Oct 11th

It’s a Great Time to Be a Liquidity Provider

If you have cash on hand to invest, now is the time to capitalize

On the surface, it might look like a less-than-ideal time to invest. Equity markets have been on the rise and no one—especially savvy investors—wants to overpay for an investment. Even though more traditional assets may seem expensive, there is cause for optimism, if you know where to look. “There are still plenty of opportunities in private markets, due to the fact that some investors are liquidity constrained and need a cash infusion,” says Jay F. Karpen, Vice President and Portfolio Manager at Whittier Trust. Here are three ways to capitalize and navigate these types of investments. 

Secondaries: Providing Liquidity in Private Markets

Very simply, secondaries are instances where you purchase someone else’s interest in a private equity or venture fund, often at a discount. The current environment is ripe for these opportunities because, over the past few years, investors over-invested and over-committed into private equity and venture capital, and now they need liquidity. “This is creating a phenomenal opportunity for buying secondary interests and resulting in large discounts in pricing,” says Karpen. He explains that discounts with high quality private equity funds can be 10 to 15% and second-tier funds could be available at 15 to 25% discounts. An even bigger opportunity? Some secondaries in venture capital can be available for discounts as high as 50%. “It’s a very attractive market that exists because in 2021 some people and institutions over-invested in private equity and venture capital with the expectation that they would see distributions in line with historical patterns,” he explains. Instead, fund distributions have fallen precipitously due to the tepid IPO market and a decline in mergers and acquisitions. Such situations create opportunities for investors with cash on hand. 

There’s no widely publicized market for these kinds of investments, so it pays to have a trusted family office or client advisor who has access to high quality managers who specialize in secondary investments. Another advantage? “A high-quality multifamily office is often able to access these managers at lower minimums that otherwise wouldn't be possible if you tried to go direct,” Karpen says. 

Capital Solution: Providing Liquidity to Companies in Need of Capital

“There are a lot of good companies that are finding themselves with bad balance sheets simply because they need to refinance or they have floating rate debt and now, with spiking interest rates, their debt is expensive,” says Karpen. While this situation is less-than-ideal if you’re a business owner, it can be a terrific opportunity if you’re a would-be liquidity provider looking to make an investment

Another factor complicating the landscape for businesses is that, following the collapse of Silicon Valley Bank and First Republic and increasingly stringent lending standards, some banks have pulled back from lending, creating a tremendous opportunity for private credit managers. A year ago, a company might have been able to borrow at 7% and now they might be looking at over 12%. There is a huge opportunity for private lenders to fill that void and be compensated with higher yield, lower leverage and better covenants.

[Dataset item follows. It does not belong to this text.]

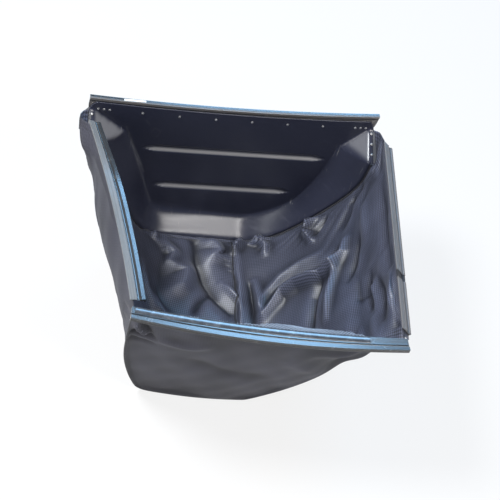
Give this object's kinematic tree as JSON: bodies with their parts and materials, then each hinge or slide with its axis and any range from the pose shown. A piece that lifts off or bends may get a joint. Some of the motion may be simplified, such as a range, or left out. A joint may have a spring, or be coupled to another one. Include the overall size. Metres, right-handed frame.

Real Estate: Providing Liquidity to Distressed Sellers

In recent years, some investors purchased real estate with floating rate debt and, with the recent interest rate hikes, they are now getting squeezed. This presents opportunities to buy assets from distressed sellers in the real estate market, often at deep discounts and sometimes with guaranteed tenant lease escalators. “We’re already seeing some opportunities in the triple net lease space that are very attractive,” Karpen says. For Whittier Trust clients, there are generally two ways large-scale real estate deals can happen. The firm might do direct real estate deals and then syndicate them to clients. Alternatively, they may choose to partner with a manager who is constructing a diversified portfolio of real estate. The firm looks at each potential opportunity individually, evaluating the advantages, tax implications and more to target the best investment possible. 

Don’t Go It Alone: Find The Right Advisor

Being a liquidity provider in less traditional investments takes insight, research and due diligence, which is why having a partner like Whittier Trust makes sense for high-net-worth individuals and families. “We have clients who are anxious about putting money into equity markets because they see valuations at elevated levels and there’s some market uncertainty,” Karpen says. “By being a liquidity provider, with the right guidance and access, our clients have the opportunity to buy high quality assets at discounted prices.”